Rational design and synthesis of hydrotalcite-like α-Co(OH)2 nanoflakes for extrinsic pseudocapacitive electrodes with superb cycling stability

Abstract Cycling stability and specific capacitance are two of important performance parameters for pseudocapacitive electrodes under frequent charging and discharging. Herein, we present a facile solvothermal approach to rationally design and fabricate chiffon-like and hydrotalcite-like α-Co(OH)2 nanoflakes for extrinsic pseudocapacitive electrode, which exhibits linear galvanostatic discharge behavior and superior charge-storage performance, including high capacitance of 475 F g−1 at 1 A g−1, excellent rate capability and superb cycling stability with capacitance retention of 93.9% after 10000 cycles at 10 A g−1. The superior performance is mostly attributed to the good electrical conductivity and stable microstructure of the hydrotalcite-like α-Co(OH)2 nanoflakes and the abundant redox active sites on the chiffon-like nanoflakes with short and facile electron transport.

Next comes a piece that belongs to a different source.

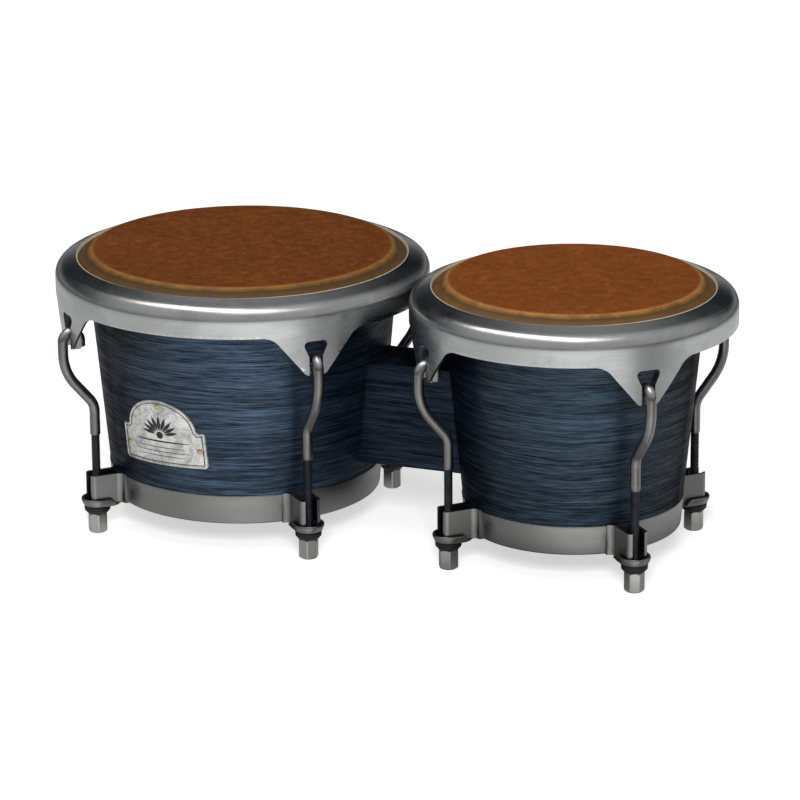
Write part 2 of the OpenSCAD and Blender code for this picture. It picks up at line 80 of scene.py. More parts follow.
HOLE_DROP = 4.8 * MM         # from the wall's lower edge to the keyhole's top
SADDLE_SINK = 4.9 * MM       # how far the slot's floor lies behind the wall
FLANGE_T = 1.8 * MM          # the keyhole's turned-in edge
FLANGE_DEEPER = 2.5 * MM     # how far that edge reaches past the slot's floor

# Head
COLLAR_DROP = 6.9 * MM
HOOP_OUT = 15.0 * MM
HOOP_WRAP = 5.2 * MM
SKIN_T = 1.5 * MM

# Hook
ROD_R = 3.7 * MM
THREAD_R = 3.175 * MM
THREAD_TOP = 73.0 * MM
THREAD_PITCH = 1.27 * MM
THREAD_DEPTH = 0.5 * MM
ROD_STANDOFF = 3.9 * MM
ROD_STEP = 22.4 * MM
STEP_ANGLE = math.radians(40)
STEP_LOW = 90.6 * MM         # height at which the step begins
STEP_BEND = 15.0 * MM        # bend radius at the foot of the step
STEP_SWEEP = 36.0 * MM       # and at its head
CROOK_R = 6.5 * MM           # from the middle of the crook to the middle of the rod

# Lug hardware
LUGS = (225, 315, 45, 135)
SHELL_OUT = 5.0 * MM         # from the playing surface's edge to the line of the shell's side
RING_PROUD = 0.6 * MM        # from that line to the ring's face
RING_LEVEL = 0.6 * MM        # below the ring's top, where the ring is that wide
RING_T = 2.0 * MM
RING_FLANGE = 8.0 * MM       # how far the ring turns in under the shell
CUP_R = 11.3 * MM
CUP_BACK = 7.5 * MM
CUP_T = 2.0 * MM
BRACKET_W = 15.5 * MM
BRACKET_T = 2.0 * MM
BRACKET_FRONT = 6.2 * MM
BRACKET_FLARE = 4.5 * MM
BRACKET_CORNER = 3.2 * MM
BRACKET_SLOT = 9.0 * MM
BORE_R = 3.235 * MM
NUT_AF = 12.7 * MM           # across the flats

# Badge
BADGE_TURN = math.radians(-102.3)
BADGE_TILT = math.radians(2)
BADGE_Z = 62.5 * MM
BADGE_HALF = 35.4 * MM
BADGE_H = 26.5 * MM
ARCH_W = 29.17 * MM
ARCH_H = 22.3 * MM
BADGE_T = 1.2 * MM

# Camera, seen from the middle of the drums
CAMERA_TURN = math.radians(21.142)
CAMERA_RISE = math.radians(17.876)
CAMERA_ROLL = math.radians(-0.41)
CAMERA_FAR = 3.1295
CAMERA_LENS = 197.0          # focal length in millimetres
CAMERA_AIM = (4.2 * MM, 0.27 * MM, -3.92 * MM)
CAMERA_AHEAD = (-math.sin(CAMERA_TURN), math.cos(CAMERA_TURN), 0)
CAMERA_LEFT = (-math.cos(CAMERA_TURN), -math.sin(CAMERA_TURN), 0)


# ---- colours and shader nodes ----

def rgb(red, green, blue):
    """Linear colour of a display colour given from 0 to 255."""
    def linear(value):
        value /= 255
        return value / 12.92 if value <= 0.04045 else ((value + 0.055) / 1.055) ** 2.4
    return (linear(red), linear(green), linear(blue), 1.0)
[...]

In addition, other α-Co(OH)2 samples with different morphologies and size as contrast are prepared and discussed, indicating that the morphology/size design and optimization of the α-Co(OH)2 could greatly improve the electrochemical energy-storage performance. The findings demonstrate that the chiffon-like and hydrotalcite-like α-Co(OH)2 nanoflakes have a great practical application potential in long-life and high-performance supercapacitors. This study also presents a facile way to design and prepare nanoflake-like materials with adjustable lateral size and thickness from spherical morphology consisting of nanoflakes.